▸ **Task statement**
Could you output each line of the data that follows exactly?

<<<<

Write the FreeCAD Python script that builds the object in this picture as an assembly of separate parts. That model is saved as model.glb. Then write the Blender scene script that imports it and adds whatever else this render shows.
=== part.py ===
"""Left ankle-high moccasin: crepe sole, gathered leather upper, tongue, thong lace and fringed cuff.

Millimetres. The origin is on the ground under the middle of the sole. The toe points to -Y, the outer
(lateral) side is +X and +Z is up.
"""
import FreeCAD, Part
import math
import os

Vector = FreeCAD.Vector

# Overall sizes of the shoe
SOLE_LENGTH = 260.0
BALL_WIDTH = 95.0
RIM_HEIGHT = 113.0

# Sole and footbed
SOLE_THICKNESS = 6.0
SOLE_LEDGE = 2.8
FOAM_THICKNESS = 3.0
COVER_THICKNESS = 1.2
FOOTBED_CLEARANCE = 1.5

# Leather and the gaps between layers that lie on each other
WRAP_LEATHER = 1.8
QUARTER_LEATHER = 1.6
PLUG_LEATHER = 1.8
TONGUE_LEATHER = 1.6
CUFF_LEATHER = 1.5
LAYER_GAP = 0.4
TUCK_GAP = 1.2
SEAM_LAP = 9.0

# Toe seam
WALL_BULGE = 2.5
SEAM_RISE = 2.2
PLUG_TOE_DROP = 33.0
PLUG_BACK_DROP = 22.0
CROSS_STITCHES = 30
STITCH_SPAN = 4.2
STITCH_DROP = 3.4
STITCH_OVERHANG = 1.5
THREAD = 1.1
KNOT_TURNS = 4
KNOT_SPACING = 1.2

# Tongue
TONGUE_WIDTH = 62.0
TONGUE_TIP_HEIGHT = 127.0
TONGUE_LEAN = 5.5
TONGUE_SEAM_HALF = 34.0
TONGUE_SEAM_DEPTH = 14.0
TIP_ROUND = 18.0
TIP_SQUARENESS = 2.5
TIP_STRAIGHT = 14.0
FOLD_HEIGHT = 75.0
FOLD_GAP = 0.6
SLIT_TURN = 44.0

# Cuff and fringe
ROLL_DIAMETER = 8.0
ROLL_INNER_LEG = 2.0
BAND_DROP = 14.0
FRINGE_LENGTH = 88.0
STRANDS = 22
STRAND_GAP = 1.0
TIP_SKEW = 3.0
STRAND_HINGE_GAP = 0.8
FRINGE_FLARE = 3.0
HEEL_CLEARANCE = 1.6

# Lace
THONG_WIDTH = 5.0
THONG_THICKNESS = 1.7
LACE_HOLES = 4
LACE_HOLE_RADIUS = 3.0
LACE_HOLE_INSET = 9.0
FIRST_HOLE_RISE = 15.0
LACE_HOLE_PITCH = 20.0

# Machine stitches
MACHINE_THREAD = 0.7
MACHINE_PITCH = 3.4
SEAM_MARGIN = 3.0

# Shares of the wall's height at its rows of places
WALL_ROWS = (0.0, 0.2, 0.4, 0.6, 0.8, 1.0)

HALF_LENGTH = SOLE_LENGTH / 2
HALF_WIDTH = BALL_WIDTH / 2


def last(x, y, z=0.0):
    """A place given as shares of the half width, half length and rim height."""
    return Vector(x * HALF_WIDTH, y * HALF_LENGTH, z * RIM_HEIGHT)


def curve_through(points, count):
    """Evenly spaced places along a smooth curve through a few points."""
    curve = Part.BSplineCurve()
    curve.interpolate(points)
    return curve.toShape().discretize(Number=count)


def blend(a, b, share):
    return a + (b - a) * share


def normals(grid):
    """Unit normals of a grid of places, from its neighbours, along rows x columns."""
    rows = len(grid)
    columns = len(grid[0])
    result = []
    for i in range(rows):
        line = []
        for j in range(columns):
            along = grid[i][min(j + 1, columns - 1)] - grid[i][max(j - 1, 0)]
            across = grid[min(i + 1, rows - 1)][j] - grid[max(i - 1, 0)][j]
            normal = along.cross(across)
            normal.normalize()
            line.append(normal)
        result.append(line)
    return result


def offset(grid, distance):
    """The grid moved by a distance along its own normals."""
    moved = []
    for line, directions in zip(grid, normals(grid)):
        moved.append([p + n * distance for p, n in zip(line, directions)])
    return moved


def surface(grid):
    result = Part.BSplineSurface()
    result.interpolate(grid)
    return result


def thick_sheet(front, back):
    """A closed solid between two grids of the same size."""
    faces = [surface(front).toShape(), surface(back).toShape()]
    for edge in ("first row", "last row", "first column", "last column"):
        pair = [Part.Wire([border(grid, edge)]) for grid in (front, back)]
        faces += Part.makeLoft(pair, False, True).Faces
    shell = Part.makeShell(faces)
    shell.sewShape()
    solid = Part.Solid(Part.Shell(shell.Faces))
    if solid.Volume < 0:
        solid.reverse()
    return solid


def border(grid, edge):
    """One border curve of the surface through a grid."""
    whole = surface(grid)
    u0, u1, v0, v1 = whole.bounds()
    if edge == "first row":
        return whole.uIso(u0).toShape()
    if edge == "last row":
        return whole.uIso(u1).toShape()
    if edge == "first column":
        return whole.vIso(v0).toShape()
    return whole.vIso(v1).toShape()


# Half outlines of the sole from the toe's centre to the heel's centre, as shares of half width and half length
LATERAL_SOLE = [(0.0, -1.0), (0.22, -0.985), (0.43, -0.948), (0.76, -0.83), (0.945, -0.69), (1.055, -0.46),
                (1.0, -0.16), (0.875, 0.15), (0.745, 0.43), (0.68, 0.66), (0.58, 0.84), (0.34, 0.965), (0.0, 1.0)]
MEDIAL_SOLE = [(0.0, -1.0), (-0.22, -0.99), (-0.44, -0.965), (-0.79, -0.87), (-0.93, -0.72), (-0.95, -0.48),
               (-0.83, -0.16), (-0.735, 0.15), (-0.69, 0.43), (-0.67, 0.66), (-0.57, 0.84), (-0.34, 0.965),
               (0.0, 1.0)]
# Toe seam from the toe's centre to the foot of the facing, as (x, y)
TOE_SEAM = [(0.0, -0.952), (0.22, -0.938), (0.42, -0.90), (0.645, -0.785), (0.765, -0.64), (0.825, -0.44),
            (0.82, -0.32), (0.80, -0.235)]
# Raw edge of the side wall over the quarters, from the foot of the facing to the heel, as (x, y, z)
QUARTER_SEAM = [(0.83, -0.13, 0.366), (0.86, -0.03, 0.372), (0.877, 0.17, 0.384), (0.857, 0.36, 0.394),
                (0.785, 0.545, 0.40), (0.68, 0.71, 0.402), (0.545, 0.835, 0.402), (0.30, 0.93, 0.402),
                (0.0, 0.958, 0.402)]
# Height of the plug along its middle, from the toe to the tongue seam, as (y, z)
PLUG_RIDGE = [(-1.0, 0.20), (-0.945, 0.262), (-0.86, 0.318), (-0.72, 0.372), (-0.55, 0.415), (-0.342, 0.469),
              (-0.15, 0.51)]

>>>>

▸ **Complete output**
Write the FreeCAD Python script that builds the object in this picture as an assembly of separate parts. That model is saved as model.glb. Then write the Blender scene script that imports it and adds whatever else this render shows.
=== part.py ===
"""Left ankle-high moccasin: crepe sole, gathered leather upper, tongue, thong lace and fringed cuff.

Millimetres. The origin is on the ground under the middle of the sole. The toe points to -Y, the outer
(lateral) side is +X and +Z is up.
"""
import FreeCAD, Part
import math
import os

Vector = FreeCAD.Vector

# Overall sizes of the shoe
SOLE_LENGTH = 260.0
BALL_WIDTH = 95.0
RIM_HEIGHT = 113.0

# Sole and footbed
SOLE_THICKNESS = 6.0
SOLE_LEDGE = 2.8
FOAM_THICKNESS = 3.0
COVER_THICKNESS = 1.2
FOOTBED_CLEARANCE = 1.5

# Leather and the gaps between layers that lie on each other
WRAP_LEATHER = 1.8
QUARTER_LEATHER = 1.6
PLUG_LEATHER = 1.8
TONGUE_LEATHER = 1.6
CUFF_LEATHER = 1.5
LAYER_GAP = 0.4
TUCK_GAP = 1.2
SEAM_LAP = 9.0

# Toe seam
WALL_BULGE = 2.5
SEAM_RISE = 2.2
PLUG_TOE_DROP = 33.0
PLUG_BACK_DROP = 22.0
CROSS_STITCHES = 30
STITCH_SPAN = 4.2
STITCH_DROP = 3.4
STITCH_OVERHANG = 1.5
THREAD = 1.1
KNOT_TURNS = 4
KNOT_SPACING = 1.2

# Tongue
TONGUE_WIDTH = 62.0
TONGUE_TIP_HEIGHT = 127.0
TONGUE_LEAN = 5.5
TONGUE_SEAM_HALF = 34.0
TONGUE_SEAM_DEPTH = 14.0
TIP_ROUND = 18.0
TIP_SQUARENESS = 2.5
TIP_STRAIGHT = 14.0
FOLD_HEIGHT = 75.0
FOLD_GAP = 0.6
SLIT_TURN = 44.0

# Cuff and fringe
ROLL_DIAMETER = 8.0
ROLL_INNER_LEG = 2.0
BAND_DROP = 14.0
FRINGE_LENGTH = 88.0
STRANDS = 22
STRAND_GAP = 1.0
TIP_SKEW = 3.0
STRAND_HINGE_GAP = 0.8
FRINGE_FLARE = 3.0
HEEL_CLEARANCE = 1.6

# Lace
THONG_WIDTH = 5.0
THONG_THICKNESS = 1.7
LACE_HOLES = 4
LACE_HOLE_RADIUS = 3.0
LACE_HOLE_INSET = 9.0
FIRST_HOLE_RISE = 15.0
LACE_HOLE_PITCH = 20.0

# Machine stitches
MACHINE_THREAD = 0.7
MACHINE_PITCH = 3.4
SEAM_MARGIN = 3.0

# Shares of the wall's height at its rows of places
WALL_ROWS = (0.0, 0.2, 0.4, 0.6, 0.8, 1.0)

HALF_LENGTH = SOLE_LENGTH / 2
HALF_WIDTH = BALL_WIDTH / 2


def last(x, y, z=0.0):
    """A place given as shares of the half width, half length and rim height."""
    return Vector(x * HALF_WIDTH, y * HALF_LENGTH, z * RIM_HEIGHT)


def curve_through(points, count):
    """Evenly spaced places along a smooth curve through a few points."""
    curve = Part.BSplineCurve()
    curve.interpolate(points)
    return curve.toShape().discretize(Number=count)


def blend(a, b, share):
    return a + (b - a) * share


def normals(grid):
    """Unit normals of a grid of places, from its neighbours, along rows x columns."""
    rows = len(grid)
    columns = len(grid[0])
    result = []
    for i in range(rows):
        line = []
        for j in range(columns):
            along = grid[i][min(j + 1, columns - 1)] - grid[i][max(j - 1, 0)]
            across = grid[min(i + 1, rows - 1)][j] - grid[max(i - 1, 0)][j]
            normal = along.cross(across)
            normal.normalize()
            line.append(normal)
        result.append(line)
    return result


def offset(grid, distance):
    """The grid moved by a distance along its own normals."""
    moved = []
    for line, directions in zip(grid, normals(grid)):
        moved.append([p + n * distance for p, n in zip(line, directions)])
    return moved


def surface(grid):
    result = Part.BSplineSurface()
    result.interpolate(grid)
    return result


def thick_sheet(front, back):
    """A closed solid between two grids of the same size."""
    faces = [surface(front).toShape(), surface(back).toShape()]
    for edge in ("first row", "last row", "first column", "last column"):
        pair = [Part.Wire([border(grid, edge)]) for grid in (front, back)]
        faces += Part.makeLoft(pair, False, True).Faces
    shell = Part.makeShell(faces)
    shell.sewShape()
    solid = Part.Solid(Part.Shell(shell.Faces))
    if solid.Volume < 0:
        solid.reverse()
    return solid


def border(grid, edge):
    """One border curve of the surface through a grid."""
    whole = surface(grid)
    u0, u1, v0, v1 = whole.bounds()
    if edge == "first row":
        return whole.uIso(u0).toShape()
    if edge == "last row":
        return whole.uIso(u1).toShape()
    if edge == "first column":
        return whole.vIso(v0).toShape()
    return whole.vIso(v1).toShape()


# Half outlines of the sole from the toe's centre to the heel's centre, as shares of half width and half length
LATERAL_SOLE = [(0.0, -1.0), (0.22, -0.985), (0.43, -0.948), (0.76, -0.83), (0.945, -0.69), (1.055, -0.46),
                (1.0, -0.16), (0.875, 0.15), (0.745, 0.43), (0.68, 0.66), (0.58, 0.84), (0.34, 0.965), (0.0, 1.0)]
MEDIAL_SOLE = [(0.0, -1.0), (-0.22, -0.99), (-0.44, -0.965), (-0.79, -0.87), (-0.93, -0.72), (-0.95, -0.48),
               (-0.83, -0.16), (-0.735, 0.15), (-0.69, 0.43), (-0.67, 0.66), (-0.57, 0.84), (-0.34, 0.965),
               (0.0, 1.0)]
# Toe seam from the toe's centre to the foot of the facing, as (x, y)
TOE_SEAM = [(0.0, -0.952), (0.22, -0.938), (0.42, -0.90), (0.645, -0.785), (0.765, -0.64), (0.825, -0.44),
            (0.82, -0.32), (0.80, -0.235)]
# Raw edge of the side wall over the quarters, from the foot of the facing to the heel, as (x, y, z)
QUARTER_SEAM = [(0.83, -0.13, 0.366), (0.86, -0.03, 0.372), (0.877, 0.17, 0.384), (0.857, 0.36, 0.394),
                (0.785, 0.545, 0.40), (0.68, 0.71, 0.402), (0.545, 0.835, 0.402), (0.30, 0.93, 0.402),
                (0.0, 0.958, 0.402)]
# Height of the plug along its middle, from the toe to the tongue seam, as (y, z)
PLUG_RIDGE = [(-1.0, 0.20), (-0.945, 0.262), (-0.86, 0.318), (-0.72, 0.372), (-0.55, 0.415), (-0.342, 0.469),
              (-0.15, 0.51)]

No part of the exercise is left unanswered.